University of Oklahoma assistant professor of biology Gavin Woodruff, Ph.D., has received a prestigious Faculty Early Career Development Award, known as a CAREER award, from the National Science Foundation to study how one particular roundworm regulates its cell size.
C. inopinata is a roundworm species that is nearly twice as long in size as its highly studied close relative, C. elegans. Woodruff’s study aims to better understand why C. inopinata have such a drastically different body size and how that information could improve scientists’ understanding of cellular growth.
“This work is important because we know larger roundworm species have larger cells than those of smaller species, and when the processes regulating cell size go awry, diseases such as cancer emerge,” Woodruff said. “This work then has the potential to discover novel genes that control cell size and thus potential novel targets for cancer therapeutics.”

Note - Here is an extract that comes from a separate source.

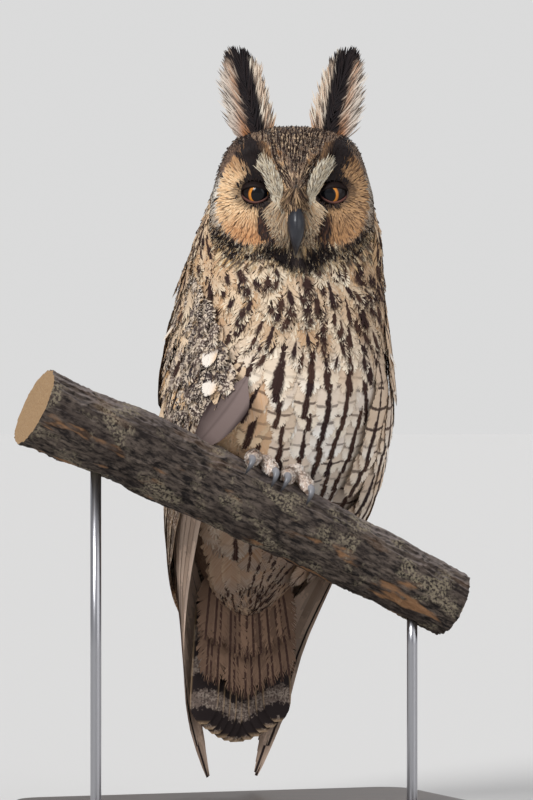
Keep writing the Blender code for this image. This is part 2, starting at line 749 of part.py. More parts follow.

Nematodes are a model species for biological studies for many reasons. They grow quickly, as quickly as four days from egg to adult, and one worm can lay hundreds of eggs, which makes it easy for scientists to understand and measure genetic differences. This has led to more than five decades of existing research from a range of studies that provide the scaffolding for the current study.
“Nematodes are studied by thousands of researchers all over the world. Three Nobel prizes have been connected to this organism, so it’s yielded a lot of success; it’s a model system for genetics,” Woodruff said. “But I take a somewhat different approach in that I’m interested in evolution.”
Often, evolutional biologists study systems that contain morphological diversity – differences in body sizes. The C. elegans and its close relatives traditionally have all had similar body sizes – that is until a new species was discovered approximately 10 years ago.